Simply put, if the American people opt to keep playing this game, we’ll never be able to reach that carrot — or promise of economic prosperity — that is being dangled in front of our collective faces.
Undoubtedly, there are certain industries that would likely see a spike in growth if certain regulations were lifted. Of course, those regulations are likely in place for a reason, whether it be to protect workers or the environment. Some rather extreme arguments have even called for a dismissal of the minimum wage, saying that if there was no wage floor, companies would be able to hire more people. That’s likely true, but how does a job that pays three dollars per hour help anyone?

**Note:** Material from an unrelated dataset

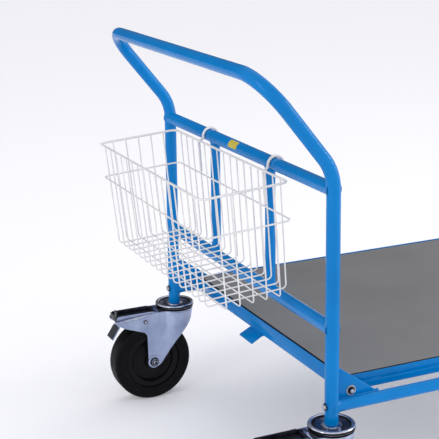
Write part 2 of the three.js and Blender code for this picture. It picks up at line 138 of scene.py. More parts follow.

Once again, a policy like that — destroying the minimum wage — wouldn’t do anything for the middle or lower classes, and would simply save business owners and the wealthiest Americans on labor costs. The numbers would show that profits are up, and shareholders would be happy, but it would come at the expense of the majority of Americans who are simply trying to make ends meet.
There is the option for Americans to start their own businesses, but the barrier to entry has been raised to a level that is out of reach. Saving enough to invest in a venture of their own has become more difficult, given that the cost of living is up and wages are stagnant. While some people are making it through, the declining rates of business dynamism show that it’s harder than ever to start a successful business.
While the promise for shared prosperity is not always walked-back, it has become an issue that Americans need to read deeper into. After the recession, most people would be perfectly happy just going back to work, and earning a decent living. But that hasn’t happened, and the gains we have made are being hoarded by the rich. The wealthy can keep promising jobs and growth if they are given what they want, but as we’ve seen over the past few years, it absolutely hasn’t happened. Not yet anyway.
So why should the public continue to believe it will? If big business and its political allies want to continue to make promises, they’re going to have to start delivering on them at some point.